WHAT IS ASKED> Please write out the material that follows, exactly as it stands.

<<<<

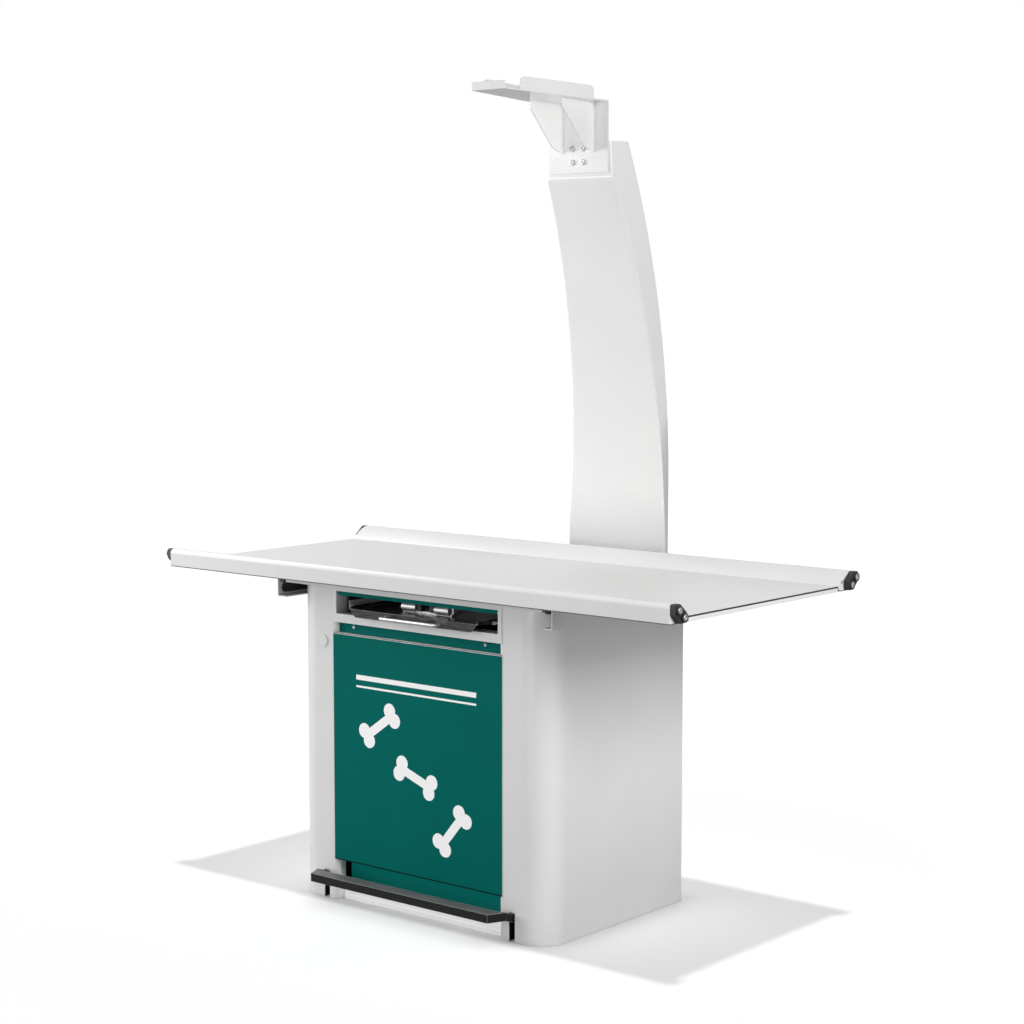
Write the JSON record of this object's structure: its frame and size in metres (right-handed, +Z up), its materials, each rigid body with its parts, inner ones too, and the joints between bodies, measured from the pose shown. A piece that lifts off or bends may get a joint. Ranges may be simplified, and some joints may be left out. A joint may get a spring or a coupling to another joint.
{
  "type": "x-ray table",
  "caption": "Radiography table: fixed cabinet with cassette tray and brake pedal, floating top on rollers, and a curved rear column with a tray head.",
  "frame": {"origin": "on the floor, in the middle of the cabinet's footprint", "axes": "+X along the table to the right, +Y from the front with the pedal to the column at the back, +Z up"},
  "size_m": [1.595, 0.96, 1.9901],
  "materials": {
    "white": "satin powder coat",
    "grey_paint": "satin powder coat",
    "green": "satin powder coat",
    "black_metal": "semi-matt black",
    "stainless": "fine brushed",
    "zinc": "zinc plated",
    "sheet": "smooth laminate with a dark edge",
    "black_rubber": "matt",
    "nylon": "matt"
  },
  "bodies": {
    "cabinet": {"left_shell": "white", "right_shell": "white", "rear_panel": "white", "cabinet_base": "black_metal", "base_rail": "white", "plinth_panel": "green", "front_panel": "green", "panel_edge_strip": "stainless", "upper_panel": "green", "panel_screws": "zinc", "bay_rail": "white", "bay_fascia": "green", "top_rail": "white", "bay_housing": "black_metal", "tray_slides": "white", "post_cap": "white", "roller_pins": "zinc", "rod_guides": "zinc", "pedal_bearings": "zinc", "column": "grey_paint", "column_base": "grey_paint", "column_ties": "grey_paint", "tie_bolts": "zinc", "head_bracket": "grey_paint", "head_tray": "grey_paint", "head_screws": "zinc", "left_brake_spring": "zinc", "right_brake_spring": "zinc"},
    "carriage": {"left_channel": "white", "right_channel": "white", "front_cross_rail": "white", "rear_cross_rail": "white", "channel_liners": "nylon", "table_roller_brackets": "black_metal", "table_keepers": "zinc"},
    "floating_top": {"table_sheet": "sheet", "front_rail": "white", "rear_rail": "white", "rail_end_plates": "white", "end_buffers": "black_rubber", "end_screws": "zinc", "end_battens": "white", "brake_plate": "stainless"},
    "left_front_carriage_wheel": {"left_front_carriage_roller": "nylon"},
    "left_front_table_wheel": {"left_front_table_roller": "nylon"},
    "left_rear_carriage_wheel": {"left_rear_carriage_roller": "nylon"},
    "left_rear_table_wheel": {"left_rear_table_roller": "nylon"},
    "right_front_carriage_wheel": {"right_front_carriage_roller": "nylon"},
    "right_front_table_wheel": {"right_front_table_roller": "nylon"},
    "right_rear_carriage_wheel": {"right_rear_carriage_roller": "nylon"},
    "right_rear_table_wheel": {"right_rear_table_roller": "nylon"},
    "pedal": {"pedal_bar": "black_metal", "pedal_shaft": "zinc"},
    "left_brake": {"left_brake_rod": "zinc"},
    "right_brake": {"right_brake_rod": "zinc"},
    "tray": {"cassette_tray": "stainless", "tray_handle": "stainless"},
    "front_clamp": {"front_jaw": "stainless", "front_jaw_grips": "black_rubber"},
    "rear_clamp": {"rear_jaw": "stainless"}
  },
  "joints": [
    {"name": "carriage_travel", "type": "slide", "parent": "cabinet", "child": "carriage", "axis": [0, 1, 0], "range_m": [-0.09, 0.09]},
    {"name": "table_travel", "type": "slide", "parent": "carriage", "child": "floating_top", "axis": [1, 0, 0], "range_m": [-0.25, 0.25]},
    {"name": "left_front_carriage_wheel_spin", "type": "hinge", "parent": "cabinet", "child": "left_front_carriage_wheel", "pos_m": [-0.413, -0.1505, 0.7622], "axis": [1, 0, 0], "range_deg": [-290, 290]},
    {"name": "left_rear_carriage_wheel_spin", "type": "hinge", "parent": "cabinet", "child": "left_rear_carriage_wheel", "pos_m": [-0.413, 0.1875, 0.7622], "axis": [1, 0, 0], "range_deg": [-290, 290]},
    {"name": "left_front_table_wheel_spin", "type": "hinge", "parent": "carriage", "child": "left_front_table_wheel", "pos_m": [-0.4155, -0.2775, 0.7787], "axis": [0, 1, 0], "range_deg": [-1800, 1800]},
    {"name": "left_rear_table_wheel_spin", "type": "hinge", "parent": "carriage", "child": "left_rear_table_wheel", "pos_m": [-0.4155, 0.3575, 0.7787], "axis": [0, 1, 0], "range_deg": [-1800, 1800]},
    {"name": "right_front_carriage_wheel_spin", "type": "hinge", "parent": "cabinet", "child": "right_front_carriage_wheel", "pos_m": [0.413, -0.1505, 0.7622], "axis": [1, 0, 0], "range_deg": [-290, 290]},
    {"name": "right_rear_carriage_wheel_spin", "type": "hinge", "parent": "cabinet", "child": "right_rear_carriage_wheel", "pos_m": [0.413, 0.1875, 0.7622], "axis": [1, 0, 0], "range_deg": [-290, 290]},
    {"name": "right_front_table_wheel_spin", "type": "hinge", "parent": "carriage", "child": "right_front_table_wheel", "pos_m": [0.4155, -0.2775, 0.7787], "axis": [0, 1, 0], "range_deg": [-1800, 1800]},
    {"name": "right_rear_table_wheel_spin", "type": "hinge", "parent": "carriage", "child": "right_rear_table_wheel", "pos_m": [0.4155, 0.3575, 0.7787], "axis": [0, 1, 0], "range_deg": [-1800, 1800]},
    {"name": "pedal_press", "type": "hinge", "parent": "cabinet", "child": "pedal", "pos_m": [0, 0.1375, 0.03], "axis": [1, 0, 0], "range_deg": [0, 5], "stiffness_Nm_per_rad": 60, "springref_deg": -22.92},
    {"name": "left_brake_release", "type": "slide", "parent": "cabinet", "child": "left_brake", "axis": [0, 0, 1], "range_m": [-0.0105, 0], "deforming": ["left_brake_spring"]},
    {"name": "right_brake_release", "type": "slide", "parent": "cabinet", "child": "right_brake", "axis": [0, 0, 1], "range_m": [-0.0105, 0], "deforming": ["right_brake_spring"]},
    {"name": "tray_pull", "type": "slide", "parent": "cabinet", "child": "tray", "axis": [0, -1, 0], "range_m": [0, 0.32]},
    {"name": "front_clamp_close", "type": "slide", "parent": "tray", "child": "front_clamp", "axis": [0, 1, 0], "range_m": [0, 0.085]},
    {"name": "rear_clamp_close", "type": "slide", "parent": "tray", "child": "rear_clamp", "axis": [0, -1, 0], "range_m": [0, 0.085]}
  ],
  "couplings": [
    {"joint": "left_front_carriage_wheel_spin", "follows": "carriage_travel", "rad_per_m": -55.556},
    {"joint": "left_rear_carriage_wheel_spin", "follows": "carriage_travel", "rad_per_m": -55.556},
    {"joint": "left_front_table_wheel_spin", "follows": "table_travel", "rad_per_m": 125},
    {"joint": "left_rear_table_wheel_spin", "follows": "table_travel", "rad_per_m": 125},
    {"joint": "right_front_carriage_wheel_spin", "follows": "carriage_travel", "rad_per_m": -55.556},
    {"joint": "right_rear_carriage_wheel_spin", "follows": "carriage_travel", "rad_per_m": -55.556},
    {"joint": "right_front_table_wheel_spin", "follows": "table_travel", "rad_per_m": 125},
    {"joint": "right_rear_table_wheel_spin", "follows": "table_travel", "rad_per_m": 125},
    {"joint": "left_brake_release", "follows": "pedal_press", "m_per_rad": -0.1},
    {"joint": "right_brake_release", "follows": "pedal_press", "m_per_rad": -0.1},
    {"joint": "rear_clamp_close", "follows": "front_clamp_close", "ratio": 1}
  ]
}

>>>>

EXERCISE RESPONSE>
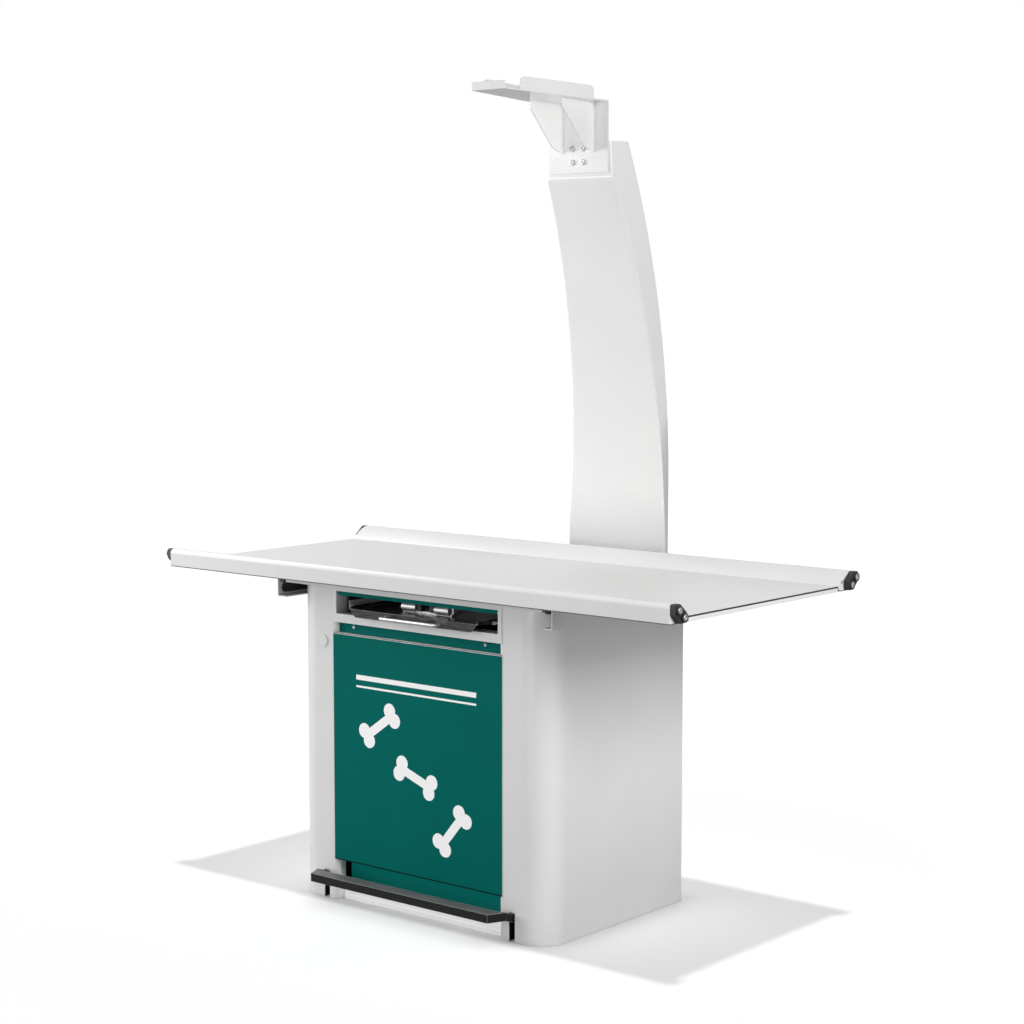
Write the JSON record of this object's structure: its frame and size in metres (right-handed, +Z up), its materials, each rigid body with its parts, inner ones too, and the joints between bodies, measured from the pose shown. A piece that lifts off or bends may get a joint. Ranges may be simplified, and some joints may be left out. A joint may get a spring or a coupling to another joint.
{
  "type": "x-ray table",
  "caption": "Radiography table: fixed cabinet with cassette tray and brake pedal, floating top on rollers, and a curved rear column with a tray head.",
  "frame": {"origin": "on the floor, in the middle of the cabinet's footprint", "axes": "+X along the table to the right, +Y from the front with the pedal to the column at the back, +Z up"},
  "size_m": [1.595, 0.96, 1.9901],
  "materials": {
    "white": "satin powder coat",
    "grey_paint": "satin powder coat",
    "green": "satin powder coat",
    "black_metal": "semi-matt black",
    "stainless": "fine brushed",
    "zinc": "zinc plated",
    "sheet": "smooth laminate with a dark edge",
    "black_rubber": "matt",
    "nylon": "matt"
  },
  "bodies": {
    "cabinet": {"left_shell": "white", "right_shell": "white", "rear_panel": "white", "cabinet_base": "black_metal", "base_rail": "white", "plinth_panel": "green", "front_panel": "green", "panel_edge_strip": "stainless", "upper_panel": "green", "panel_screws": "zinc", "bay_rail": "white", "bay_fascia": "green", "top_rail": "white", "bay_housing": "black_metal", "tray_slides": "white", "post_cap": "white", "roller_pins": "zinc", "rod_guides": "zinc", "pedal_bearings": "zinc", "column": "grey_paint", "column_base": "grey_paint", "column_ties": "grey_paint", "tie_bolts": "zinc", "head_bracket": "grey_paint", "head_tray": "grey_paint", "head_screws": "zinc", "left_brake_spring": "zinc", "right_brake_spring": "zinc"},
    "carriage": {"left_channel": "white", "right_channel": "white", "front_cross_rail": "white", "rear_cross_rail": "white", "channel_liners": "nylon", "table_roller_brackets": "black_metal", "table_keepers": "zinc"},
    "floating_top": {"table_sheet": "sheet", "front_rail": "white", "rear_rail": "white", "rail_end_plates": "white", "end_buffers": "black_rubber", "end_screws": "zinc", "end_battens": "white", "brake_plate": "stainless"},
    "left_front_carriage_wheel": {"left_front_carriage_roller": "nylon"},
    "left_front_table_wheel": {"left_front_table_roller": "nylon"},
    "left_rear_carriage_wheel": {"left_rear_carriage_roller": "nylon"},
    "left_rear_table_wheel": {"left_rear_table_roller": "nylon"},
    "right_front_carriage_wheel": {"right_front_carriage_roller": "nylon"},
    "right_front_table_wheel": {"right_front_table_roller": "nylon"},
    "right_rear_carriage_wheel": {"right_rear_carriage_roller": "nylon"},
    "right_rear_table_wheel": {"right_rear_table_roller": "nylon"},
    "pedal": {"pedal_bar": "black_metal", "pedal_shaft": "zinc"},
    "left_brake": {"left_brake_rod": "zinc"},
    "right_brake": {"right_brake_rod": "zinc"},
    "tray": {"cassette_tray": "stainless", "tray_handle": "stainless"},
    "front_clamp": {"front_jaw": "stainless", "front_jaw_grips": "black_rubber"},
    "rear_clamp": {"rear_jaw": "stainless"}
  },
  "joints": [
    {"name": "carriage_travel", "type": "slide", "parent": "cabinet", "child": "carriage", "axis": [0, 1, 0], "range_m": [-0.09, 0.09]},
    {"name": "table_travel", "type": "slide", "parent": "carriage", "child": "floating_top", "axis": [1, 0, 0], "range_m": [-0.25, 0.25]},
    {"name": "left_front_carriage_wheel_spin", "type": "hinge", "parent": "cabinet", "child": "left_front_carriage_wheel", "pos_m": [-0.413, -0.1505, 0.7622], "axis": [1, 0, 0], "range_deg": [-290, 290]},
    {"name": "left_rear_carriage_wheel_spin", "type": "hinge", "parent": "cabinet", "child": "left_rear_carriage_wheel", "pos_m": [-0.413, 0.1875, 0.7622], "axis": [1, 0, 0], "range_deg": [-290, 290]},
    {"name": "left_front_table_wheel_spin", "type": "hinge", "parent": "carriage", "child": "left_front_table_wheel", "pos_m": [-0.4155, -0.2775, 0.7787], "axis": [0, 1, 0], "range_deg": [-1800, 1800]},
    {"name": "left_rear_table_wheel_spin", "type": "hinge", "parent": "carriage", "child": "left_rear_table_wheel", "pos_m": [-0.4155, 0.3575, 0.7787], "axis": [0, 1, 0], "range_deg": [-1800, 1800]},
    {"name": "right_front_carriage_wheel_spin", "type": "hinge", "parent": "cabinet", "child": "right_front_carriage_wheel", "pos_m": [0.413, -0.1505, 0.7622], "axis": [1, 0, 0], "range_deg": [-290, 290]},
    {"name": "right_rear_carriage_wheel_spin", "type": "hinge", "parent": "cabinet", "child": "right_rear_carriage_wheel", "pos_m": [0.413, 0.1875, 0.7622], "axis": [1, 0, 0], "range_deg": [-290, 290]},
    {"name": "right_front_table_wheel_spin", "type": "hinge", "parent": "carriage", "child": "right_front_table_wheel", "pos_m": [0.4155, -0.2775, 0.7787], "axis": [0, 1, 0], "range_deg": [-1800, 1800]},
    {"name": "right_rear_table_wheel_spin", "type": "hinge", "parent": "carriage", "child": "right_rear_table_wheel", "pos_m": [0.4155, 0.3575, 0.7787], "axis": [0, 1, 0], "range_deg": [-1800, 1800]},
    {"name": "pedal_press", "type": "hinge", "parent": "cabinet", "child": "pedal", "pos_m": [0, 0.1375, 0.03], "axis": [1, 0, 0], "range_deg": [0, 5], "stiffness_Nm_per_rad": 60, "springref_deg": -22.92},
    {"name": "left_brake_release", "type": "slide", "parent": "cabinet", "child": "left_brake", "axis": [0, 0, 1], "range_m": [-0.0105, 0], "deforming": ["left_brake_spring"]},
    {"name": "right_brake_release", "type": "slide", "parent": "cabinet", "child": "right_brake", "axis": [0, 0, 1], "range_m": [-0.0105, 0], "deforming": ["right_brake_spring"]},
    {"name": "tray_pull", "type": "slide", "parent": "cabinet", "child": "tray", "axis": [0, -1, 0], "range_m": [0, 0.32]},
    {"name": "front_clamp_close", "type": "slide", "parent": "tray", "child": "front_clamp", "axis": [0, 1, 0], "range_m": [0, 0.085]},
    {"name": "rear_clamp_close", "type": "slide", "parent": "tray", "child": "rear_clamp", "axis": [0, -1, 0], "range_m": [0, 0.085]}
  ],
  "couplings": [
    {"joint": "left_front_carriage_wheel_spin", "follows": "carriage_travel", "rad_per_m": -55.556},
    {"joint": "left_rear_carriage_wheel_spin", "follows": "carriage_travel", "rad_per_m": -55.556},
    {"joint": "left_front_table_wheel_spin", "follows": "table_travel", "rad_per_m": 125},
    {"joint": "left_rear_table_wheel_spin", "follows": "table_travel", "rad_per_m": 125},
    {"joint": "right_front_carriage_wheel_spin", "follows": "carriage_travel", "rad_per_m": -55.556},
    {"joint": "right_rear_carriage_wheel_spin", "follows": "carriage_travel", "rad_per_m": -55.556},
    {"joint": "right_front_table_wheel_spin", "follows": "table_travel", "rad_per_m": 125},
    {"joint": "right_rear_table_wheel_spin", "follows": "table_travel", "rad_per_m": 125},
    {"joint": "left_brake_release", "follows": "pedal_press", "m_per_rad": -0.1},
    {"joint": "right_brake_release", "follows": "pedal_press", "m_per_rad": -0.1},
    {"joint": "rear_clamp_close", "follows": "front_clamp_close", "ratio": 1}
  ]
}